Zero-Shot Scene Reconstruction from Single Images with Deep Prior Assembly
Junsheng Zhou, Yu-Shen Liu, Zhizhong Han
TL;DR
The paper addresses reconstructing 3D scenes from a single image without training data. It introduces deep prior assembly, a zero-shot framework that stacks priors from frozen models (Grounded-SAM, Stable Diffusion, Open-CLIP, Shap•E, Omnidata) and optimizes 7-DoF pose/scale using both 2D and 3D cues, plus a robust RANSAC-like strategy. It demonstrates superior performance across synthetic (3D-Front), open-world (Replica/BlendSwap), and real-world (ScanNet) datasets, with thorough ablations illustrating the value of each component.

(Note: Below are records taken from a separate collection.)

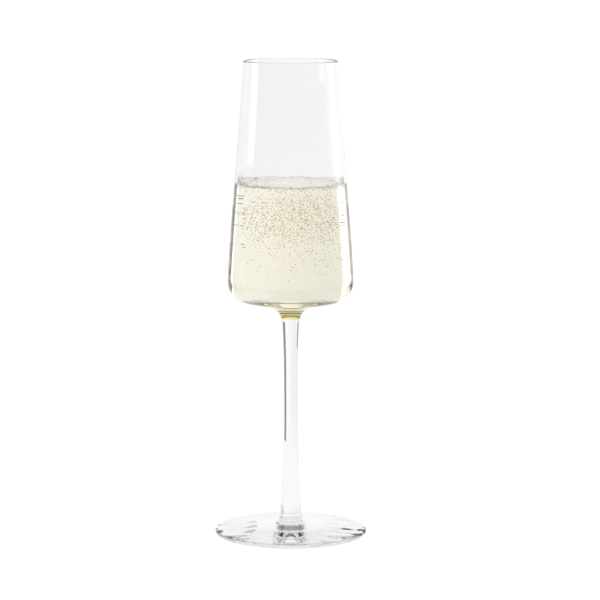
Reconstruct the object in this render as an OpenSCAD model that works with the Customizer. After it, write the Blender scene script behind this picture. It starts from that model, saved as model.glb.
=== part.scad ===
// Champagne flute: a tall bowl on a drawn stem and a round foot, two thirds full of champagne.
// The origin is the centre of the foot's resting ring and +Z runs up the axis of the glass.
// Every piece is a body of revolution, so each outline below is a half section [radius, height].

/* [Bowl] */
// Height of the rim above the table
overall_h = 240; // [225:1:255]
// Outer radius of the rim
rim_r = 23.75; // [21:0.25:27]
// Outer radius of the bowl at its widest
bowl_r = 31.65; // [29:0.25:34]
// Height of the widest point above the table
widest_z = 128.7; // [127:0.1:132]
// Outer radius of the rounded corner below the widest point
corner_r = 10; // [8:0.5:12]
// Slope of the bowl's underside, in degrees
underside_slope = 11; // [9:1:14]
// Thickness of the glass at the rim
rim_t = 1; // [0.8:0.1:1.4]
// Thickness of the glass at the widest point
wall_t = 1.5; // [1.2:0.1:2]
// Height of the inner floor at its centre
floor_z = 122.4; // [122:0.1:122.8]
// Inner radius of the rounded corner, where the wall runs into the thick floor
inner_corner_r = 6.1; // [5.5:0.1:7]

/* [Stem] */
// Height of the joint between the bowl's neck and the stem
neck_z = 108.5; // [107:0.5:110]
// Radius of the glass at that joint
neck_r = 4.4; // [4:0.1:4.8]
// Height of the stem's waist
waist_z = 60; // [55:1:65]
// Radius of the stem at its waist
waist_r = 3.45; // [3:0.05:3.8]

/* [Foot] */
// Outer radius of the foot
foot_r = 38.45; // [36:0.05:41]
// Radius of the foot's rounded edge
foot_edge_r = 0.95; // [0.8:0.05:1.2]
// Width of the flat ring that the foot rests on
rest_w = 3; // [2:0.5:5]
// Depth of the hollow under the foot
hollow_depth = 1.6; // [1:0.1:2]
// Height of the joint between the foot and the stem
ankle_z = 9; // [8:0.5:10]
// Radius of the glass at that joint
ankle_r = 5.55; // [5.2:0.05:6]
// Radius of the small bead around that joint
bead_r = 0.45; // [0.3:0.05:0.6]
// Radius of the fillet between that bead and the top of the foot
fillet_r = 3; // [2:0.1:3.2]
// Height of the foot's top where the fillet meets it
fillet_z = 4.6; // [4:0.1:4.8]

/* [Champagne] */
// Height of the champagne's flat surface above the table
level_z = 178.5; // [150:0.1:200]
// Rise of the champagne where it clings to the glass
cling_rise = 0.5; // [0.4:0.1:1.5]
// Thickness of the foam collar where it touches the glass
foam_h = 0.7; // [0.4:0.1:1.5]

/* [Hidden] */

// Facets of the preview around the axis, and the pieces in each curve of an outline
$fn = 128;
curve_steps = 24;
corner_steps = 12;
lip_steps = 8;

// Lengths that steer the curves: how far each one keeps its first or last direction, and how it leans
wall_start_hold = 16;
wall_end_hold = 18;
wall_end_lean = 0.54;
neck_end_r = 13;
neck_start_lean = 0.1;
neck_start_hold = 2.5;
neck_end_hold = 7;
floor_hold = 8;
floor_dip = 0.28;
inner_corner_start = -88;
stem_low_lean = 0.1;
stem_low_hold = 5;
waist_low_lean = 0.15;
waist_low_hold = 27;
waist_high_hold = 26;
stem_high_lean = 0.75;
stem_high_hold = 11;
foot_edge_end = 84;
foot_top_aim = [-16, 1.6];
foot_top_hold = 9;
hollow_start_hold = 14;
hollow_end_aim = [-10, 0.5];
bead_start = -60;
foam_top_aim = [-0.5, -0.05];
foam_edge_aim = [0.5, 0.6];

// The liquid's surface climbs the glass over this length, and is drawn out to this distance
cling_length = 1.2;
cling_reach = 7;
cling_steps = 8;
foam_steps = 5;

corner_centre = [bowl_r - corner_r, widest_z];
lip_centre = [rim_r - rim_t / 2, overall_h - rim_t / 2];
underside_run = [cos(underside_slope), sin(underside_slope)];
cling_z = level_z + cling_rise;

// A cubic curve from a to d that leaves towards b and arrives from c
function curve(a, b, c, d) = [
    for (i = [0:curve_steps])
        let (t = i / curve_steps)
        pow(1 - t, 3) * a + 3 * t * pow(1 - t, 2) * b + 3 * t * t * (1 - t) * c + pow(t, 3) * d
];

// A round stretch about a centre, between two angles
function arc(centre, r, from, to, steps) = [
    for (i = [0:steps])
        let (angle = from + (to - from) * i / steps)
        centre + r * [cos(angle), sin(angle)]
];

// A list without its first point, for joining curves that share it
function rest_of(points) = [for (i = [1:len(points) - 1]) points[i]];

// A list in the other direction
function reversed(points) = [for (i = [len(points) - 1:-1:0]) points[i]];

// The wall from the widest point to the lip, moved inwards by the glass thickness at each end
function wall(low_t, high_t) = curve(
    [bowl_r - low_t, widest_z],
    [bowl_r - low_t, widest_z + wall_start_hold],
    [rim_r - high_t + wall_end_lean, lip_centre.y - wall_end_hold],
    [rim_r - high_t, lip_centre.y]
);

// The underside and outer wall, from the neck joint up to the lip
corner_low = corner_centre + corner_r * [underside_run.y, -underside_run.x];
neck_end = corner_low - (corner_low.x - neck_end_r) / underside_run.x * underside_run;
neck_start_aim = [neck_r + neck_start_lean, neck_z + neck_start_hold];
neck = curve([neck_r, neck_z], neck_start_aim, neck_end - neck_end_hold * underside_run, neck_end);
outer_corner = arc(corner_centre, corner_r, underside_slope - 90, 0, corner_steps);
outer_side = concat(neck, outer_corner, rest_of(wall(0, 0)));

// The floor and inner wall, from the axis up to the lip
inner_corner_centre = [bowl_r - wall_t - inner_corner_r, widest_z];
inner_corner = arc(inner_corner_centre, inner_corner_r, inner_corner_start, 0, corner_steps);
floor_edge = inner_corner[0];
floor_curve = curve([0, floor_z], [floor_hold, floor_z], floor_edge - [floor_hold, floor_dip], floor_edge);
inner_side = concat(floor_curve, rest_of(inner_corner), rest_of(wall(wall_t, rim_t)));

// The inner wall's radius at a height, on the same straight pieces as the bowl's outline
inner_heights = [for (p = inner_side) if (p.y >= widest_z) [p.y, p.x]];
function inner_at(z) = [lookup(z, inner_heights), z];
function inner_between(low, high) = concat(
    [inner_at(low)],
    [for (p = inner_side) if (p.y > low && p.y < high) p],
    [inner_at(high)]
);

// The champagne's surface from the glass inwards, as steps that widen away from the glass
function surface_point(i) =
    let (away = cling_reach * pow(i / cling_steps, 2))
    [inner_at(cling_z).x - away, level_z + cling_rise * exp(-away / cling_length)];

module lathe(outline) {
    rotate_extrude() polygon(outline);
}

// Blown bowl with a thick base, a neck below it and a fire-polished lip
module bowl() {
    lip = arc(lip_centre, rim_t / 2, 0, 180, lip_steps);
    color("whitesmoke", 0.35)
        lathe(concat([[0, neck_z]], outer_side, rest_of(lip), rest_of(reversed(inner_side))));
}

// Solid stem, drawn thin at its waist
module stem() {
    waist = [waist_r, waist_z];
    ankle = [ankle_r, ankle_z];
    top = [neck_r, neck_z];
    below_waist = waist + [waist_low_lean, -waist_low_hold];
    lower = curve(ankle, ankle + [-stem_low_lean, stem_low_hold], below_waist, waist);
    upper = curve(waist, waist + [0, waist_high_hold], top - [stem_high_lean, stem_high_hold], top);
    color("whitesmoke", 0.35)
        lathe(concat([[0, ankle_z]], lower, rest_of(upper), [[0, neck_z]]));
}

// Thin round foot that rises to the stem, slightly hollow underneath
module foot() {
    edge_centre = [foot_r - foot_edge_r, foot_edge_r];
    edge = arc(edge_centre, foot_edge_r, -90, foot_edge_end, lip_steps);
    edge_top = edge[lip_steps];
    bead = arc([ankle_r, ankle_z - bead_r], bead_r, bead_start, 90, lip_steps);
    fillet_centre = [bead[0].x + fillet_r, fillet_z + fillet_r];
    fillet = arc(fillet_centre, fillet_r, -90, -180, corner_steps);
    top = curve(edge_top, edge_top + foot_top_aim, fillet[0] + [foot_top_hold, 0], fillet[0]);
    rest_inner = [edge_centre.x - rest_w, 0];
    hollow_start = [hollow_start_hold, hollow_depth];
    hollow = curve([0, hollow_depth], hollow_start, rest_inner + hollow_end_aim, rest_inner);
    color("whitesmoke", 0.35)
        lathe(concat(hollow, edge, rest_of(top), rest_of(fillet), bead, [[0, ankle_z]]));
}

// The wine, filling the bowl to its level and climbing a little at the glass
module champagne() {
    wetted = concat([for (p = inner_side) if (p.y < widest_z) p], inner_between(widest_z, cling_z));
    surface = [for (i = [1:cling_steps]) surface_point(i)];
    color("palegoldenrod", 0.6)
        lathe(concat(wetted, surface, [[0, level_z]]));
}

// Ring of fine foam that lies on the champagne against the glass
module foam_collar() {
    under = [for (i = [foam_steps:-1:1]) surface_point(i)];
    against_glass = inner_between(cling_z, cling_z + foam_h);
    foam_top = against_glass[len(against_glass) - 1];
    inner_edge = surface_point(foam_steps);
    crest = curve(foam_top, foam_top + foam_top_aim, inner_edge + foam_edge_aim, inner_edge);
    color("ivory", 0.8)
        lathe(concat(under, against_glass, [for (i = [1:curve_steps - 1]) crest[i]]));
}

bowl();
stem();
foot();
champagne();
foam_collar();
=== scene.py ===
"""Champagne flute: lathed clear glass, sparkling wine with its bubbles and foam, on a white table."""
import math
import random

import bmesh
import bpy
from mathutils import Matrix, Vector


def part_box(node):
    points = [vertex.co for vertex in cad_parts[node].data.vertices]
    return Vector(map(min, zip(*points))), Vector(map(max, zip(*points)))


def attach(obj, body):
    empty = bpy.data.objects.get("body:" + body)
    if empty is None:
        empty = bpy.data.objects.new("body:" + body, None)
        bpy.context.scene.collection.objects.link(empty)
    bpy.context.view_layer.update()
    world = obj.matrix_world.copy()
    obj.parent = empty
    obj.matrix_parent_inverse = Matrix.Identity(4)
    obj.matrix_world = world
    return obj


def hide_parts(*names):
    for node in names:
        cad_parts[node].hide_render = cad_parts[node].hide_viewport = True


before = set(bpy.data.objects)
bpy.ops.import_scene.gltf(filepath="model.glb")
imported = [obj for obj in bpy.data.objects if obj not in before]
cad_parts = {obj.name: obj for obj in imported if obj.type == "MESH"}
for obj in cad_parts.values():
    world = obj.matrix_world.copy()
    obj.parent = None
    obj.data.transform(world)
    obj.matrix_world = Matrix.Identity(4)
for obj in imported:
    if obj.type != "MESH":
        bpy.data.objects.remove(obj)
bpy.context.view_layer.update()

# Lengths are metres; a profile is a half section of (radius, height) points.
MM = 0.001
# Points closer than this are the same point
TINY = 1e-7

# Facets around the axis, and pieces in the curves of a profile
SEGMENTS = 192
STEM_SEGMENTS = 96
CURVE_STEPS = 56
ARC_STEPS = 28
WALL_STEPS = 150
EDGE_STEPS = 16
SMALL_ARC_STEPS = 12
SURFACE_STEPS = 40

# Places read from the CAD boxes
NECK_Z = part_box("bowl")[0][2]
RIM_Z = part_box("bowl")[1][2]
BOWL_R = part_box("bowl")[1][0]
ANKLE_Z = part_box("stem")[0][2]
FOOT_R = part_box("foot")[1][0]
CLING_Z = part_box("champagne")[1][2]

# Sizes of the glass, as in the CAD design
WIDEST_Z = 128.7 * MM
RIM_R = 23.75 * MM
RIM_T = 1.0 * MM
WALL_T = 1.5 * MM
CORNER_R = 10.0 * MM
INNER_CORNER_R = 6.1 * MM
FLOOR_Z = 122.4 * MM
UNDERSIDE_SLOPE = math.radians(11)
NECK_R = 4.4 * MM
WAIST_Z = 60.0 * MM
WAIST_R = 3.45 * MM
ANKLE_R = 5.55 * MM
BEAD_R = 0.45 * MM
FILLET_R = 3.0 * MM
FILLET_Z = 4.6 * MM
FOOT_EDGE_R = 0.95 * MM
REST_W = 3.0 * MM
HOLLOW_DEPTH = 1.6 * MM
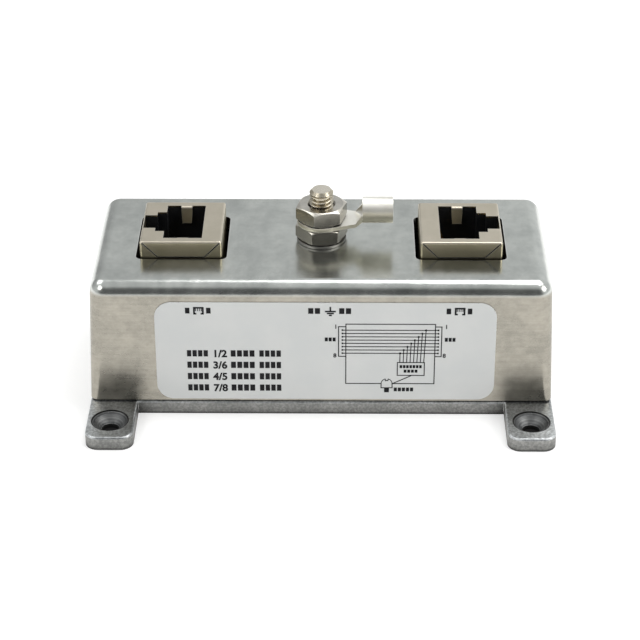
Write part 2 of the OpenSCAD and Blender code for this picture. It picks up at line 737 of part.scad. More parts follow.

This approach enables flexible, open-world 3D scene reconstruction from a single image without requiring 3D or 2D data-driven training, advancing practical applications in AR/VR and robotics.
Abstract
Large language and vision models have been leading a revolution in visual computing. By greatly scaling up sizes of data and model parameters, the large models learn deep priors which lead to remarkable performance in various tasks. In this work, we present deep prior assembly, a novel framework that assembles diverse deep priors from large models for scene reconstruction from single images in a zero-shot manner. We show that this challenging task can be done without extra knowledge but just simply generalizing one deep prior in one sub-task. To this end, we introduce novel methods related to poses, scales, and occlusion parsing which are keys to enable deep priors to work together in a robust way. Deep prior assembly does not require any 3D or 2D data-driven training in the task and demonstrates superior performance in generalizing priors to open-world scenes. We conduct evaluations on various datasets, and report analysis, numerical and visual comparisons with the latest methods to show our superiority. Project page: https://junshengzhou.github.io/DeepPriorAssembly.